Dyson confirmed: “Norman is a really strong database, with a very robust sample size so you can build robust models around the data. You can cut into the data without compromising that sample size, too.”

Free tool for brands

Norman now becomes a standard tool that Sky Media will use with agencies and clients to maximise the effectiveness of an addressable TV campaign. That analysis is free.

Sky is already a member of Lantern, the UK broadcaster initiative to demonstrate how TV drives online responses and actions. That is ‘Powered by Thinkbox’ – the advocacy body for ad-funded TV – and also backed by ITV and Channel 4.

Norman is not part of Lantern, and today is a proprietary Sky Media tool.

Returning to the Addressable Advantage study, Hill says it shows that every advertiser should be considering addressable TV in their media plan.

Demetrius stated that addressable TV is suitable for all advertisers, regardless of their size, objective or data maturity.

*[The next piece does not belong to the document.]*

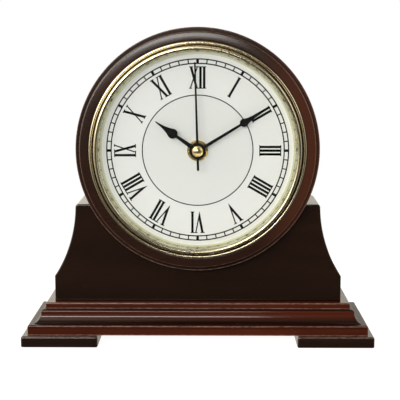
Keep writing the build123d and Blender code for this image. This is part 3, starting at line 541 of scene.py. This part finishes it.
def make_materials():
    """One material for each of the record's slots."""
    front = ((0.0085, 0.0038, 0.0022), (0.0125, 0.0052, 0.0029), (0.018, 0.0072, 0.0038))
    red = ((0.038, 0.0062, 0.0018), (0.050, 0.0084, 0.0025), (0.064, 0.0110, 0.0034))
    ring = ((0.013, 0.0052, 0.0026), (0.019, 0.0070, 0.0035), (0.029, 0.0098, 0.0048))
    board_low, cove_low = (corner.z for corner in corners("base_board"))
    top_low, top_high = (corner.z for corner in corners("plinth_top"))
    # The plinth's and feet's edge lines are partly wear and partly painted highlight.
    plinth_lines = ((board_low + 0.3, 0.55, 0.60), (top_low + 0.5, 0.5, 0.75), (top_high - 0.5, 0.5, 0.65),
                    (cove_low - 0.6, 0.5, 0.60))
    # Painted shade in the cove and a painted shadow in the gap under the plinth top.
    plinth_shaded_hollows = ((cove_low + 1.0, 4.4, 1.15), (top_low - 0.2, 0.75, 3.0))
    feet_lines = ((board_low - 0.5, 0.6, 0.45),)
    rim = half_width("drum_front_ring")
    # The ring's edge lines are partly wear and partly painted highlight, with a painted reflection of the
    # floor at the outer edge.
    ring_lines = ((rim - 0.35, 0.5, 0.45), (rim - 3.3, 0.5, 0.25))
    made = (
        wood("mahogany_feet", *front, level_lines=feet_lines),
        wood("mahogany_plinth", *red, level_lines=plinth_lines, shaded_hollows=plinth_shaded_hollows),
        wood("mahogany_body", *front),
        wood("mahogany_drum", *ring),
        wood("mahogany_ring", *ring, coat_rough=0.20, round_lines=ring_lines, redder=True),
        board_lacquer("back_board_lacquer"),
        brass("brass_screws", rough=0.26, turned_lines=False),
        metal("screw_steel", (0.62, 0.60, 0.55), 0.30),
        felt("felt"),
        # Painted shade in the groove between bead and band, and a thin darker line on the band near the lip.
        brass("bezel_brass", grooves=((74.75, 0.95, 1.6), (71.9, 0.5, 0.6))),
        brass("hub_brass", tone=(0.86, 0.66, 0.30), rough=0.20),
        clear_glass("clear_glass"),
        dial_enamel("dial_enamel"),
        gloss_black("black_hands"),
        plastic("black_rubber", (0.018, 0.018, 0.018), 0.75, 900, 0.3),
        plastic("black_plastic", (0.022, 0.022, 0.023), 0.50),
        plastic("movement_plastic", (0.030, 0.030, 0.032), 0.48, 1300, 0.25),
        plastic("knob_plastic", (0.45, 0.035, 0.025), 0.35, 1100, 0.1),
        plastic("wheel_plastic", (0.78, 0.76, 0.70), 0.35, 1100, 0.08, subsurface_weight=0.1),
        metal("magnet", (0.17, 0.17, 0.18), 0.42),
        metal("contact_steel", (0.66, 0.65, 0.62), 0.25, (300, 2400, 2400)),
        copper_wire("copper_wire"),
        board_laminate("board_laminate"),
        battery_wrap("battery_wrap"),
    )
    return {plain_name(material): material for material in made}


# --- outlines ---
def through(start, middle, end, steps):
    """Points on the arc from start to end that passes through middle, without the start."""
    (ax, ay), (bx, by), (cx, cy) = start, middle, end
    d = 2 * (ax * (by - cy) + bx * (cy - ay) + cx * (ay - by))
    a2, b2, c2 = ax * ax + ay * ay, bx * bx + by * by, cx * cx + cy * cy
    ox = (a2 * (by - cy) + b2 * (cy - ay) + c2 * (ay - by)) / d
    oy = (a2 * (cx - bx) + b2 * (ax - cx) + c2 * (bx - ax)) / d
    radius = math.hypot(ax - ox, ay - oy)
    first = math.atan2(ay - oy, ax - ox)
    turn_to = [(math.atan2(y - oy, x - ox) - first) % (2 * math.pi) for x, y in (middle, end)]
    sweep = turn_to[1] if turn_to[0] < turn_to[1] else turn_to[1] - 2 * math.pi
    angles = [first + sweep * step / steps for step in range(1, steps + 1)]
    return [(ox + radius * math.cos(a), oy + radius * math.sin(a)) for a in angles]


def around(radius, first, last, steps, centre=(0.0, 0.0)):
    """Points on a circle between two angles in degrees, both ends included."""
    angles = [math.radians(first + (last - first) * step / steps) for step in range(steps + 1)]
    return [(centre[0] + radius * math.cos(a), centre[1] + radius * math.sin(a)) for a in angles]


def circle(radius, steps):
    return around(radius, 0, 360, steps)[:-1]


def pulled(start, pull_1, pull_2, end, steps):
    """Points on a cubic curve from start to end, without the start."""
    points = []
    for step in range(1, steps + 1):
        t = step / steps
        weights = ((1 - t) ** 3, 3 * t * (1 - t) ** 2, 3 * t * t * (1 - t), t ** 3)
        knots = (start, pull_1, pull_2, end)
        points.append(tuple(sum(w * k[axis] for w, k in zip(weights, knots)) for axis in (0, 1)))
    return points


def eased(points, radius):
    """A closed outline with its sharp corners rounded. Shallow corners stay."""
    shallow, longest, steps = math.radians(20), 0.45, 4
    made = []
    for i, corner in enumerate(points):
        before = Vector(points[i - 1]) - Vector(corner)
        after = Vector(points[(i + 1) % len(points)]) - Vector(corner)
        turn = math.pi - before.angle(after)
        if turn < shallow:
            made.append(tuple(corner))
            continue
        reach = min(radius * math.tan(turn / 2), longest * before.length, longest * after.length)
        start = Vector(corner) + before.normalized() * reach
        end = Vector(corner) + after.normalized() * reach
        for step in range(steps + 1):
            t = step / steps
            made.append(tuple((1 - t) ** 2 * start + 2 * t * (1 - t) * Vector(corner) + t * t * end))
    return made


def inset(points, amount):
    """A closed outline moved inwards by an amount, or outwards if it is negative."""
    count = len(points)
    least = 0.25
    area = sum(points[i - 1][0] * points[i][1] - points[i][0] * points[i - 1][1] for i in range(count))
    side = 1 if area > 0 else -1
    moved = []
    for i, point in enumerate(points):
        before = (Vector(point) - Vector(points[i - 1])).normalized()
        after = (Vector(points[(i + 1) % count]) - Vector(point)).normalized()
        n1 = Vector((-before.y, before.x)) * side
        n2 = Vector((-after.y, after.x)) * side
        step = (n1 + n2) / max(1 + n1.dot(n2), least)
        moved.append(tuple(Vector(point) + step * amount))
    return moved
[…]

“You can run an addressable TV campaign for as little as £3,000,” she revealed. “We had a leisure brand that spent £8,000 and achieved a 41% uplift in website visits [vs an unexposed control group].”

Hill is adamant that TV buying should still include linear, and that addressable spend growth will come from new-to-TV budget.

“It is not about dumping emotive, brand-building reach campaigns in favour of addressable TV or hyper-targeting.

Instead, “Buyers should consider the potential for television to work at the bottom of the funnel.”

He believes it could be beneficial for some advertisers to switch money from social media as it nears the top of the diminishing returns curve, when new spend is not working as hard.

“We would advise using that money to test addressable TV, which works in a different way to drive low funnel results.

“This is where extra money [for addressable] could come from – not from the linear campaign.”